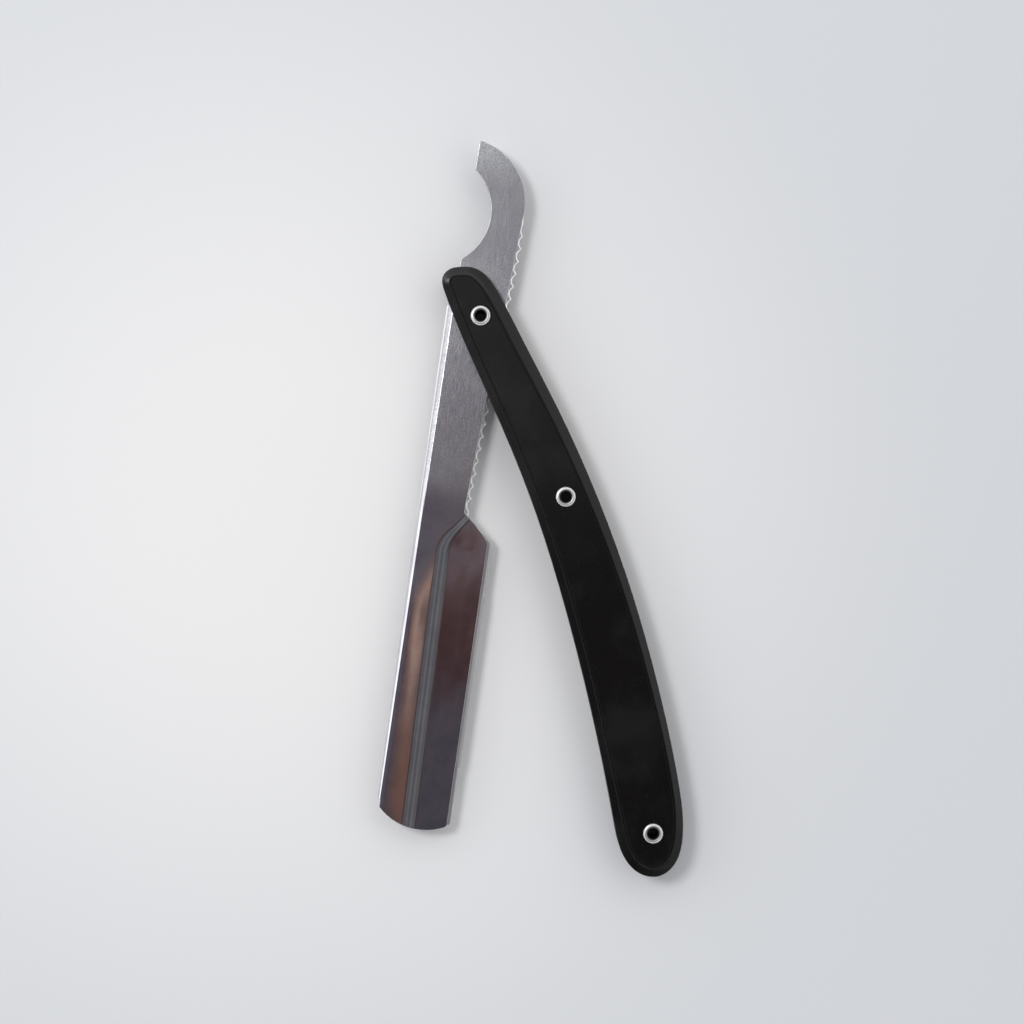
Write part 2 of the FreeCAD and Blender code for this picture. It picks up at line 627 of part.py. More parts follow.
def build_parts():
    parts = {
        "front_scale": front_scale(),
        "rear_scale": rear_scale(),
        "front_pivot_washer": front_pivot_washer(),
        "rear_pivot_washer": mirrored_in_z(front_pivot_washer()),
        "middle_sleeve": middle_sleeve(),
        "end_spacer": end_spacer(),
        "front_leaf": at_rest(front_leaf()),
        "rear_leaf": at_rest(rear_leaf()),
        "leaf_spacer": leaf_spacer(),
        "half_blade": at_rest(half_blade()),
    }
    for name, at in EYELETS.items():
        parts[name + "_eyelet"] = eyelet(at)
        parts[name + "_eyelet_washer"] = eyelet_washer(at)
    for name in stud_places():
        parts["blade_stud_" + name] = at_rest(stud(name))
    return parts


os.makedirs("parts", exist_ok=True)
for name, shape in build_parts().items():
    if len(shape.Solids) != 1 or not shape.isValid():
        raise SystemExit(f"{name}: {len(shape.Solids)} solids, valid {shape.isValid()}")
    shape.Solids[0].exportStep(f"parts/{name}.step")
    print(f"{name:24s} {shape.Volume:9.2f} mm3")
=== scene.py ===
import json
import math

import bmesh
import bpy
from mathutils import Matrix, Vector
from mathutils.bvhtree import BVHTree
from mathutils.geometry import delaunay_2d_cdt
from mathutils.kdtree import KDTree


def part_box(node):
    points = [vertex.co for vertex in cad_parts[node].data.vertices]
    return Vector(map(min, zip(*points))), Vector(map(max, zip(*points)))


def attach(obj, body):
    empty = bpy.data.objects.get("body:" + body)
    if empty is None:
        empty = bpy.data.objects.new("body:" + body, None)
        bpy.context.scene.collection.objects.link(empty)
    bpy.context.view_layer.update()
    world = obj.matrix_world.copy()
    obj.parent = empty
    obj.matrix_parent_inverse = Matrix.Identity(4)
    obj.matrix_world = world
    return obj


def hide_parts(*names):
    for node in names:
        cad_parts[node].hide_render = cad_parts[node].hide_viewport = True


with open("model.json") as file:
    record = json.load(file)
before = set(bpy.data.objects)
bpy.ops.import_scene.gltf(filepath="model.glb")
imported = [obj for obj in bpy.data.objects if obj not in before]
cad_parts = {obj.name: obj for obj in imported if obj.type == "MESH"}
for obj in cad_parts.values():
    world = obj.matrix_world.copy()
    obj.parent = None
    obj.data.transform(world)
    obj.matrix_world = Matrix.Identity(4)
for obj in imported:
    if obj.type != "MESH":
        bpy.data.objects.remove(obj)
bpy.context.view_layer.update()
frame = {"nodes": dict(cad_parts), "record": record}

MM = 0.001
HOLDER_REST_ANGLE = math.radians(-26.9)   # the holder's turn about the pivot at rest

# The picture's axes in the shared frame, and the point under the camera
PICTURE_RIGHT = Vector((0.3160, 0.9488, 0.0)).normalized()
PICTURE_UP = Vector((-0.9488, 0.3160, 0.0)).normalized()
CAMERA_OVER = Vector((42.44, -6.97, 3.0)) * MM
CAMERA_HEIGHT = 0.517
PICTURE_WIDTH = 0.2216                    # what the picture spans at the height of CAMERA_OVER

FLOOR_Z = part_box("rear_scale")[0].z


# ---------------------------------------------------------------- meshes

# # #

[PROBLEM STATEMENT] Nothing outside the span should appear: copy exactly from the line with "for name, shape" through the line with "before = set(bpy.data.objects)".

[EXERCISE OUTPUT]
for name, shape in build_parts().items():
    if len(shape.Solids) != 1 or not shape.isValid():
        raise SystemExit(f"{name}: {len(shape.Solids)} solids, valid {shape.isValid()}")
    shape.Solids[0].exportStep(f"parts/{name}.step")
    print(f"{name:24s} {shape.Volume:9.2f} mm3")
=== scene.py ===
import json
import math

import bmesh
import bpy
from mathutils import Matrix, Vector
from mathutils.bvhtree import BVHTree
from mathutils.geometry import delaunay_2d_cdt
from mathutils.kdtree import KDTree


def part_box(node):
    points = [vertex.co for vertex in cad_parts[node].data.vertices]
    return Vector(map(min, zip(*points))), Vector(map(max, zip(*points)))


def attach(obj, body):
    empty = bpy.data.objects.get("body:" + body)
    if empty is None:
        empty = bpy.data.objects.new("body:" + body, None)
        bpy.context.scene.collection.objects.link(empty)
    bpy.context.view_layer.update()
    world = obj.matrix_world.copy()
    obj.parent = empty
    obj.matrix_parent_inverse = Matrix.Identity(4)
    obj.matrix_world = world
    return obj


def hide_parts(*names):
    for node in names:
        cad_parts[node].hide_render = cad_parts[node].hide_viewport = True


with open("model.json") as file:
    record = json.load(file)
before = set(bpy.data.objects)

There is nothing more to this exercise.